The MAC-11 (Military Armament Corporation Model 11) is a machine pistol developed by American firearm designer Gordon Ingram at the Military Armament Corporation (MAC) during the 1970s in Powder Springs, Georgia, United States. The weapon is a sub-compact version of the Model 10 (MAC-10), and is chambered to fire the smaller .380 ACP round.
This weapon is sometimes confused with the Sylvia & Wayne Daniels M-11/9, its successor the Leinad PM-11, or the Vulcan M-11-9, both of which are later variants of the MAC chambered for the 9 mm Parabellum cartridge. Cobray also made a .380 ACP variant called the M12.
Like the larger M-10, the M-11 has iron sights with the rear pinhole sight welded to the receiver. These sights are for use with the folding stock, as using them without the stock is nearly useless because of the initial jump of the weapon due to its heavy, open-bolt design. The M-11A1 also has two safety features which are also found on the Model 10A1. The charging handle rotates to 90 degrees to lock the bolt in the forward position thus preventing the weapon from being cocked. The second safety is a slider which is pushed forward to lock the trigger, which in turn pins the bolt to the rear (cocked) position.
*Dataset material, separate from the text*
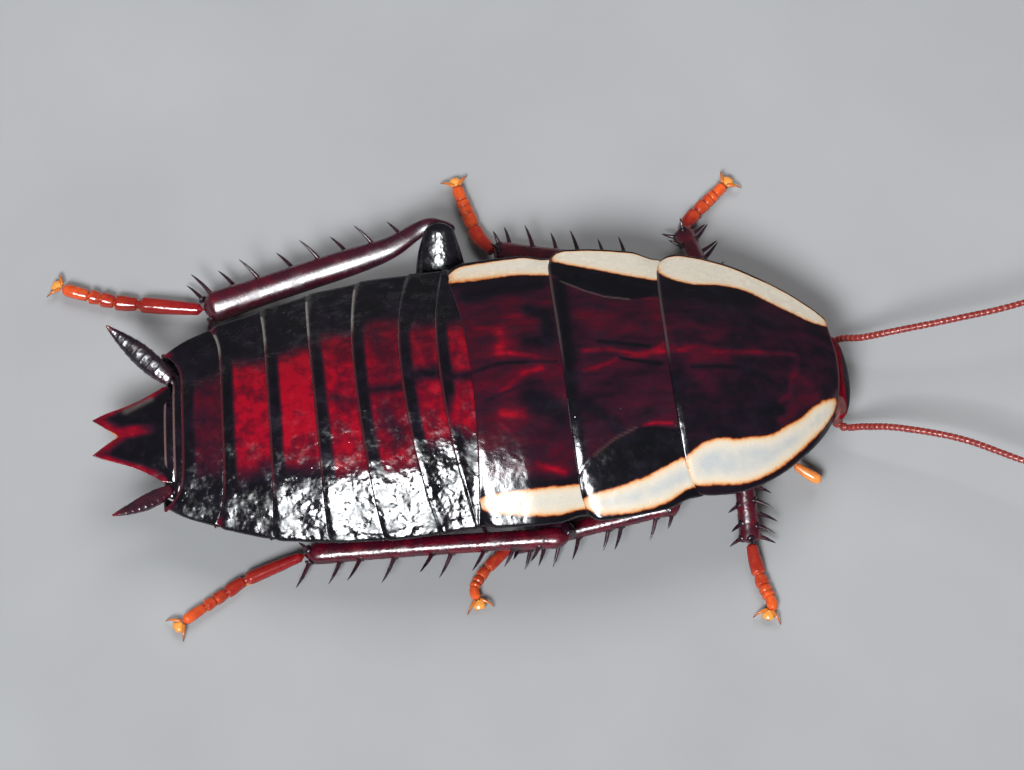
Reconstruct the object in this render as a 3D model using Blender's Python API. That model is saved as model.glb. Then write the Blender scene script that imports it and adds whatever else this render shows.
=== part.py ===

This prevents the weapon from discharging even when dropped, which is not uncommon with an open-bolt design.
The rate of fire of the M-11A1 is one of the biggest complaints on the firearm. Listed as 1,200 rpm (rounds per minute), the MAC-11 is capable of emptying the entire 32-round magazine in less than two seconds, which many users view as a drawback. Rate of fire will also vary depending on the weight of bullets used. The gun also has a selector switch that allows it to fire only one round at a time in the semi-automatic mode.
Noting the weapon’s poor accuracy, in the 1970s International Association of Police Chiefs weapons researcher David Steele described the MAC series as “fit only for combat in a phone booth.
The M-11 is the least common version in the MAC family of firearms. At the MAC-11’s high cyclic rate, extreme trigger discipline is required to discharge short bursts, which are required for combat effectiveness. Without proper training, the natural tendency of the inexperienced shooter is to hold down the trigger, discharging the entire magazine in little more than two seconds, often with poor accuracy due to recoil.
A specific suppressor was developed for the MAC-11, which used wipes as baffles, instead of the reflex baffles that Mitchell WerBell III created for the MAC-10. Though wipes are less durable than reflex baffles, they had the advantage of proving quieter for the MAC-11. The suppressor is 224 mm in length and is covered with Nomex-A heat-resistant material.
There are no reviews yet.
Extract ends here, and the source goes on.